TEMPO.CO, Jakarta - Federasi Serikat Guru Indonesia (FSGI) mengusulkan pemasukan aturan tentang Penyelenggaraan Pendidikan Nasional di Situasi Darurat dalam revisi UU Nomor 20 Tahun 2003 tentang Sistem Pendidikan Nasional (UU Sisdiknas). Menurut Sekretaris Jenderal FSGI, Heru Purnomo, di dalam draf pihaknya belum menemukan terkait dengan aturan itu.
Heru mengatakan bahwa situasi darurat yang dimaksud bisa saja karena bencana alam, misalnya gempa bumi, gunung meletus, asap kebakaran hutan, banjir bandang, tsunami, dan lainnya yang mengakibatkan peserta didik tidak bisa bersekolah tatap muka. Termasuk pandemi Covid-19 yang sudah berlangsung selama 2 tahun.
Bencana gempa bumi yang pernah melanda Lombok, Nusa Tenggara Barat; dan Palu, Sulawesi Tengah, misalnya. Bencana itu meruntuhkan gedung sekolah, dan memperbaikinya butuh waktu lama, bisa berbulan-bulan lamanya. “Nah, di sinilah pemerintah Indonesia seharusnya sudah siap menggunakan penyelenggaraan pendidikan dalam situasi darurat”, ujar Heru dalam keterangan tertulis pada Ahad, 20 Februari 2022.
Menurut Heru, ketiadaan ketentuan tentang penyelenggaraan pendidikan di masa darurat berdampak pada kegagapan semua pihak saat ada bencana di Indonesia. “Sehingga setiap ada bencana di suatu daerah, sulit bagi sekolah dan Dinas Pendidikan menanggulangi dampak terhadap sektor pendidikan,” kata Heru.
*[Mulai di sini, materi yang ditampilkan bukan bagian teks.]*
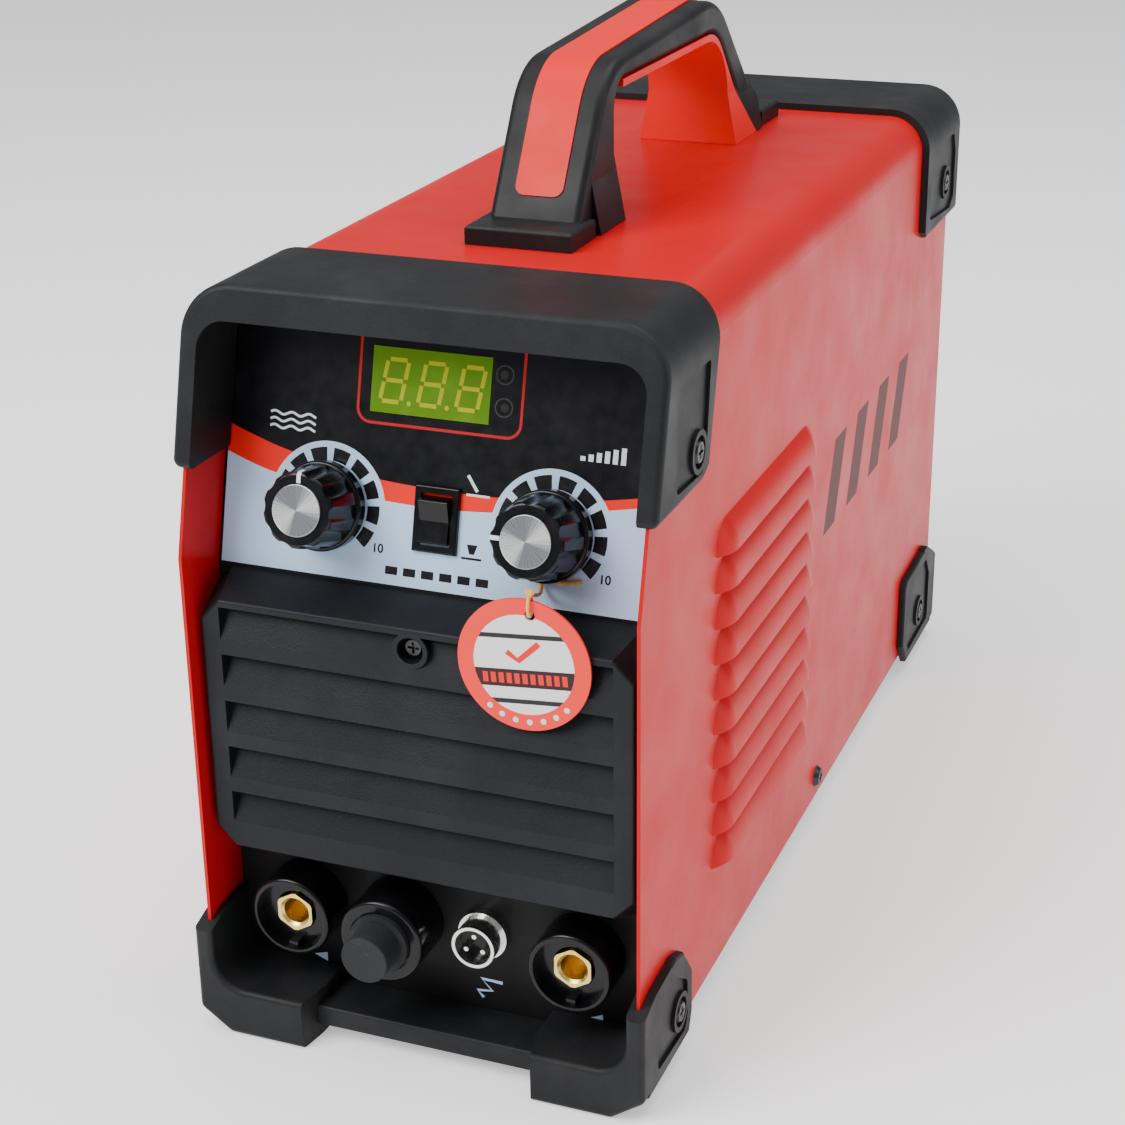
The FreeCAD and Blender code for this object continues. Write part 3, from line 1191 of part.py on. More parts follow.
def make_hang_tag():
    x, y, z = TAG_CENTRE
    disc = rod((x, y - TAG_THICK / 2, z), (0, 1, 0), TAG_R, TAG_THICK)
    return disc.cut(rod((TAG_HOLE_X, y - 3, TAG_HOLE_Z), (0, 1, 0), TAG_HOLE_R, 6))


def from_current_knob(place):
    across, up, out = place
    return PANEL.multVec(Vector(KNOB_U + across, KNOB_V + up, out))


def widest_arcs(points):
    """Largest arc radius that fits at each inner point of a route."""
    radii = []
    for before, here, after in zip(points, points[1:], points[2:]):
        turn = (here - before).getAngle(after - here)
        shorter = min((here - before).Length, (after - here).Length)
        radii.append(0.45 * shorter / math.tan(turn / 2))
    return radii


def make_string_run(route):
    points = [from_current_knob(place) for place in route]
    radii = widest_arcs(points)
    length = rounded_path(points, radii).Length
    run = swept(points, radii, STRING_R)
    print("string run %.1f mm, arcs %.1f mm or more, volume over section times length %.3f"
          % (length, min(radii), run.Volume / (math.pi * STRING_R ** 2 * length)))
    return run


def make_tag_string():
    """String hung on the current knob's bushing, with a short tail, and an eye through the tag's hole."""
    eye_centre = Vector(TAG_HOLE_X, TAG_CENTRE[1], TAG_HOLE_Z + EYE_R)
    eye = Part.makeTorus(EYE_R, STRING_R, eye_centre, Vector(1, 0, 0))
    knots = [Part.makeSphere(KNOT_R, from_current_knob(START_KNOT)),
             Part.makeSphere(KNOT_R, from_current_knob(STRING_ROUTE[-1]))]
    return make_string_run(STRING_ROUTE).multiFuse([eye, make_string_run(TAIL_ROUTE)] + knots)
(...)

Ada beberapa ketentuan substansi yang perlu ada dalam perubahan UU Sisdiknas tentang penyelenggaraan pendidikan dalam situasi darurat. Salah satunya adalah dalam hal standar isi, di mana pemerintah wajib menyiapkan dua jenis kurikulum nasional, yaitu kurikulum dalam kondisi normal dan kurikulum dalam kondisi darurat.
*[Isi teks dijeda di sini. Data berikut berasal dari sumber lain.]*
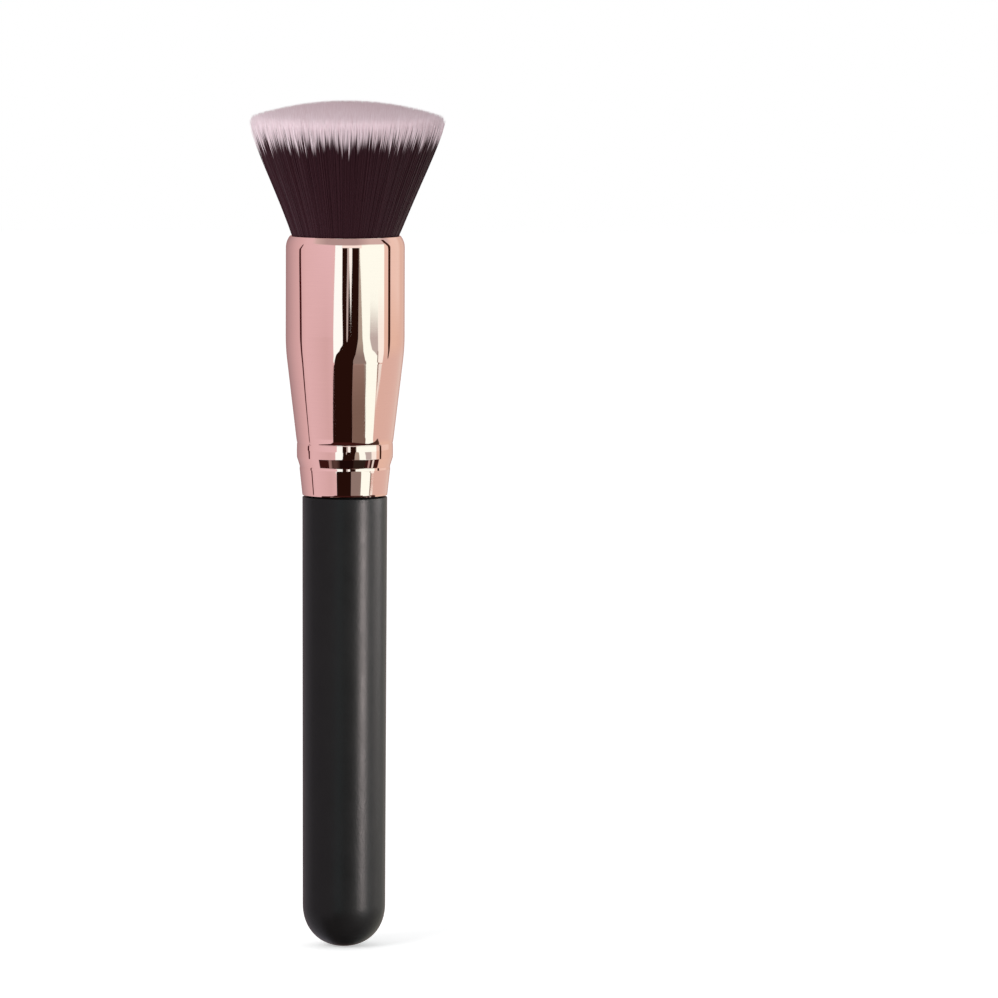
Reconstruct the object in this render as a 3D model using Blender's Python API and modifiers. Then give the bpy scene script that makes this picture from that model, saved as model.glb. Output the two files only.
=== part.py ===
"""A flat top foundation brush: turned handle, drawn metal ferrule and glued head of flared bristles.

All lengths are in metres. The brush stands on the middle of its butt, with its bristles up along +Z.
"""

import math
import random

import bmesh
import bpy

# Gap that separate pieces keep to each other
FIT_GAP = 0.0003

# Handle: a grip with a domed end, and a spigot that goes into the ferrule
GRIP_LENGTH = 0.0879
GRIP_TOP_RADIUS = 0.00825
GRIP_LOW_RADIUS = 0.00805
DOME_LENGTH = 0.0083
BUTT_FLAT_RADIUS = 0.0009
SHOULDER_EDGE_ROUND = 0.0002
SPIGOT_LENGTH = 0.0220
SPIGOT_CHAMFER = 0.0007
GLUE_GROOVE_COUNT = 2
GLUE_GROOVE_PITCH = 0.0026
GLUE_GROOVE_WIDTH = 0.0008
GLUE_GROOVE_DEPTH = 0.0004
GLUE_GROOVE_START = 0.0092

# Ferrule, from its foot on the handle up to its mouth
WALL = 0.0005
SKIRT_HEIGHT = 0.00515
SKIRT_FLARE = 0.00056
GROOVE_HEIGHT = 0.00225
GROOVE_DEPTH = 0.00004
GROOVE_LOW_SHARE = 0.23
GROOVE_ROUND = 0.0006
BAND_HEIGHT = 0.0026
BAND_STEP = 0.00052
BAND_EDGE_ROUND = 0.0003
CRIMP_DEPTH = 0.00010
CRIMP_LEDGE = 0.00015
ROLL_LENGTH = 0.0019
ROLL_STEP = 0.00024
ROLL_POWER = 4
TAPER_LENGTH = 0.0166
BODY_LENGTH = 0.0195
FERRULE_RADIUS = 0.01155
SHOULDER_ROUND = 0.0400
LIP_BEND = 0.0036
LIP_TURN = math.radians(40)
SHEET_EDGE_ROUND = 0.00012
RAW_EDGE_ANGLE = math.radians(70)

# Glue between the spigot and the ferrule's band
GLUE_CLIMB = 0.0048
GLUE_MENISCUS = 0.0005

# Bristle tuft: flared strands on a slice of the glued root
TUFT_HEIGHT = 0.02635
TUFT_RADIUS = 0.0190
DOME_RISE = 0.0031
RIM_ROUND = 0.0008
BACKING_DROP = 0.0020
STRAND_GAP = 0.00024
PINK_LENGTH = 0.0049
PINK_SPREAD_SHARE = 0.3
TRIM_SPREAD = 0.0005
TIP_SHARE = 0.94
BELLY_SHARE = 0.36
STRAND_ROWS = 8
ROW_TWIST = math.radians(18)
SCATTER_SHARE = 0.18

# Glued root of the bristles, its thread and the resin behind it
ROOT_COLLAR = 0.0018
THREAD_RADIUS = 0.00025
THREAD_PITCH = 0.0011
THREAD_TURNS = 4
THREAD_POINTS_PER_TURN = 24
PLUG_LENGTH = 0.0033
PLUG_MENISCUS = 0.0006

# Facets of the turned pieces
VISIBLE_STEPS = 48
HIDDEN_STEPS = 30
SHARP_ANGLE = math.radians(32)
MERGE_DISTANCE = 0.00001
MOST_ROUNDED_SHARE = 0.45

# Places along the axis
ferrule_foot = GRIP_LENGTH + FIT_GAP
groove_base = SKIRT_HEIGHT
band_base = groove_base + GROOVE_HEIGHT
crimp_base = band_base + BAND_HEIGHT
roll_base = crimp_base + CRIMP_LEDGE
taper_base = roll_base + ROLL_LENGTH
body_base = taper_base + TAPER_LENGTH
lip_base = body_base + BODY_LENGTH
lip_height = LIP_BEND * math.sin(LIP_TURN)
lip_centre_radius = FERRULE_RADIUS - LIP_BEND
skirt_top_radius = GRIP_TOP_RADIUS + SKIRT_FLARE
groove_radius = skirt_top_radius - GROOVE_DEPTH
band_radius = skirt_top_radius + BAND_STEP
crimp_radius = band_radius - CRIMP_DEPTH
taper_radius = band_radius + ROLL_STEP
spigot_radius = GRIP_TOP_RADIUS - WALL - FIT_GAP

# Places of the hidden pieces, as heights above the ferrule's foot
thread_diameter = THREAD_RADIUS * 2
thread_length = THREAD_TURNS * THREAD_PITCH + thread_diameter
waist_depth = thread_diameter + FIT_GAP
waist_length = thread_length + FIT_GAP * 2
root_length = waist_length + (waist_depth + ROOT_COLLAR) * 2
root_top = lip_base - BACKING_DROP - FIT_GAP
root_base = root_top - root_length
plug_top = root_base - FIT_GAP
plug_base = plug_top - PLUG_LENGTH


def clear_scene():
    for obj in list(bpy.data.objects):
        bpy.data.objects.remove(obj, do_unlink=True)


def linear(level):
    """One sRGB level from 0 to 255 as linear light."""
    share = level / 255
    if share <= 0.04045:
        return share / 12.92
    return ((share + 0.055) / 1.055) ** 2.4


def finish(name, rgb, roughness, metallic=0.0):
    material = bpy.data.materials.new(name)
    material.use_nodes = True
    shader = material.node_tree.nodes["Principled BSDF"]
    colour = tuple(linear(level) for level in rgb)
    shader.inputs["Base Color"].default_value = (*colour, 1.0)
    shader.inputs["Roughness"].default_value = roughness
    shader.inputs["Metallic"].default_value = metallic
    material.diffuse_color = (*colour, 1.0)
    return material


def black_lacquer():
    return finish("black_lacquer", (44, 43, 43), 0.42)


def rose_gold():
    return finish("rose_gold", (232, 178, 168), 0.08, 1.0)


def dark_fibre():
    return finish("dark_fibre", (50, 27, 33), 0.55)


def pink_fibre():
    return finish("pink_fibre", (222, 200, 209), 0.6)


def glued_fibre():
    return finish("glued_fibre", (44, 30, 30), 0.35)


def waxed_thread():
    return finish("waxed_thread", (226, 219, 203), 0.7)


def clear_resin():
    return finish("clear_resin", (205, 176, 112), 0.15)


def hard_glue():
    return finish("hard_glue", (232, 226, 204), 0.3)


def new_object(name, mesh, height, collection):
    obj = bpy.data.objects.new(name, mesh)
    obj.location.z = height
    collection.objects.link(obj)
    return obj


def freeze(obj):
    """Replaces an object's mesh by its evaluated one, shaded smooth up to sharp edges."""
    graph = bpy.context.evaluated_depsgraph_get()
    mesh = bpy.data.meshes.new_from_object(obj.evaluated_get(graph))
    obj.modifiers.clear()
    obj.data = mesh
    mesh.name = obj.name
    mesh.shade_smooth()
    mesh.set_sharp_from_angle(angle=SHARP_ANGLE)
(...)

Selain itu, dalam hal tenaga pendidik, pemerintah wajib menyiapkan pendidik untuk mampu melakukan proses pembelajaran dalam situasi normal maupun darurat. Dalam hal standar penilaian, pemerintah harus menyiapkan standar penilaian untuk situasi normal maupun darurat, sehingga pendidik dan peserta didik tidak dibebani target pencapaian di saat kondisi darurat.
“Karena tidak mungkin melaksanakan pembelajaran secara normal di wilayah yang sedang mengalami bencana alam/non alam,” tutur Mansur, Wakil Sekjen FSGI yang juga guru di Lombok yang pernah merasakan pendidikan darurat pasca gempa pada tahun 2018 lalu.